Directions
Output the data that follows exactly, line for line.

Dataset content
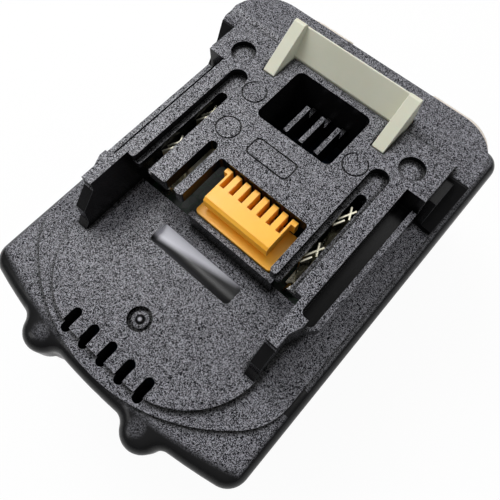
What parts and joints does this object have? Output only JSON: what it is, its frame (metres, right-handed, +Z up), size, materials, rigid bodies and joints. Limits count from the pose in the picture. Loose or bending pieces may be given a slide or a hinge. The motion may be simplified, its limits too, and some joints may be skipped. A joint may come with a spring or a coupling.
{
  "type": "power tool battery",
  "caption": "Slide-on rechargeable battery pack for cordless hand tools: side rails, slotted terminal deck, sprung latch with a thumb button, and cylindrical cells inside.",
  "frame": {"origin": "middle of the pack's underside", "axes": "+Z up to the slide deck, +Y towards the latch end, +X across the pack"},
  "size_m": [0.075, 0.1146, 0.0668],
  "materials": {
    "black_shell": "fine spark-eroded texture, satin",
    "panel_beige": "satin moulded",
    "latch_ivory": "smooth moulded acetal",
    "spring_steel": "drawn wire",
    "terminal_orange": "smooth moulded",
    "contact_nickel": "bright nickel plate",
    "contact_brass": "bright",
    "board_green": "solder mask",
    "chip_black": "moulded resin",
    "screw_steel": "black zinc",
    "holder_black": "plain moulded",
    "cell_wrap": "shrink wrap over a steel can",
    "strip_nickel": "rolled",
    "card_grey": "pressed card",
    "foam_black": "closed cell"
  },
  "bodies": {
    "case": {"lower_case": "black_shell", "top_cover": "black_shell", "front_panel": "panel_beige", "latch_springs": "spring_steel", "terminal_block": "terminal_orange", "signal_contacts": "contact_brass", "positive_contact": "contact_nickel", "negative_contact": "contact_nickel", "circuit_board": "board_green", "board_components": "chip_black", "board_screws": "screw_steel", "case_screws": "screw_steel", "cell_holder_left": "holder_black", "cell_holder_right": "holder_black", "nickel_strips_left": "strip_nickel", "nickel_strips_right": "strip_nickel", "negative_lead": "strip_nickel", "positive_lead": "strip_nickel", "insulating_card_left": "card_grey", "insulating_card_right": "card_grey", "foam_pad": "foam_black", "temperature_sensor": "chip_black", "cell_1": "cell_wrap", "cell_2": "cell_wrap", "cell_3": "cell_wrap", "cell_4": "cell_wrap", "cell_5": "cell_wrap", "cell_6": "cell_wrap", "cell_7": "cell_wrap", "cell_8": "cell_wrap", "cell_9": "cell_wrap", "cell_10": "cell_wrap"},
    "latch": {"latch": "latch_ivory"}
  },
  "joints": [
    {"name": "latch_slide", "type": "slide", "parent": "case", "child": "latch", "axis": [0, 0, -1], "range_m": [0, 0.0069], "stiffness_N_per_m": 1200, "springref_m": -0.002, "deforming": ["latch_springs"]}
  ]
}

Task response
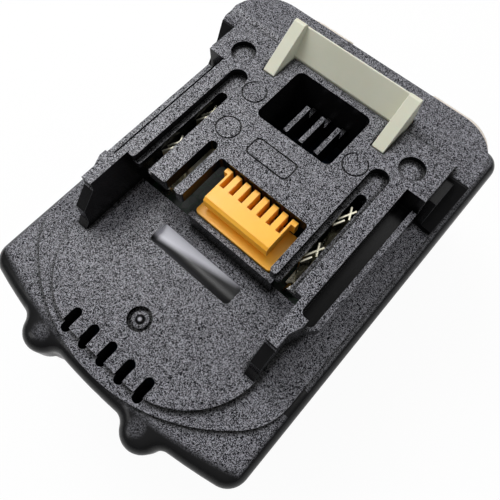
What parts and joints does this object have? Output only JSON: what it is, its frame (metres, right-handed, +Z up), size, materials, rigid bodies and joints. Limits count from the pose in the picture. Loose or bending pieces may be given a slide or a hinge. The motion may be simplified, its limits too, and some joints may be skipped. A joint may come with a spring or a coupling.
{
  "type": "power tool battery",
  "caption": "Slide-on rechargeable battery pack for cordless hand tools: side rails, slotted terminal deck, sprung latch with a thumb button, and cylindrical cells inside.",
  "frame": {"origin": "middle of the pack's underside", "axes": "+Z up to the slide deck, +Y towards the latch end, +X across the pack"},
  "size_m": [0.075, 0.1146, 0.0668],
  "materials": {
    "black_shell": "fine spark-eroded texture, satin",
    "panel_beige": "satin moulded",
    "latch_ivory": "smooth moulded acetal",
    "spring_steel": "drawn wire",
    "terminal_orange": "smooth moulded",
    "contact_nickel": "bright nickel plate",
    "contact_brass": "bright",
    "board_green": "solder mask",
    "chip_black": "moulded resin",
    "screw_steel": "black zinc",
    "holder_black": "plain moulded",
    "cell_wrap": "shrink wrap over a steel can",
    "strip_nickel": "rolled",
    "card_grey": "pressed card",
    "foam_black": "closed cell"
  },
  "bodies": {
    "case": {"lower_case": "black_shell", "top_cover": "black_shell", "front_panel": "panel_beige", "latch_springs": "spring_steel", "terminal_block": "terminal_orange", "signal_contacts": "contact_brass", "positive_contact": "contact_nickel", "negative_contact": "contact_nickel", "circuit_board": "board_green", "board_components": "chip_black", "board_screws": "screw_steel", "case_screws": "screw_steel", "cell_holder_left": "holder_black", "cell_holder_right": "holder_black", "nickel_strips_left": "strip_nickel", "nickel_strips_right": "strip_nickel", "negative_lead": "strip_nickel", "positive_lead": "strip_nickel", "insulating_card_left": "card_grey", "insulating_card_right": "card_grey", "foam_pad": "foam_black", "temperature_sensor": "chip_black", "cell_1": "cell_wrap", "cell_2": "cell_wrap", "cell_3": "cell_wrap", "cell_4": "cell_wrap", "cell_5": "cell_wrap", "cell_6": "cell_wrap", "cell_7": "cell_wrap", "cell_8": "cell_wrap", "cell_9": "cell_wrap", "cell_10": "cell_wrap"},
    "latch": {"latch": "latch_ivory"}
  },
  "joints": [
    {"name": "latch_slide", "type": "slide", "parent": "case", "child": "latch", "axis": [0, 0, -1], "range_m": [0, 0.0069], "stiffness_N_per_m": 1200, "springref_m": -0.002, "deforming": ["latch_springs"]}
  ]
}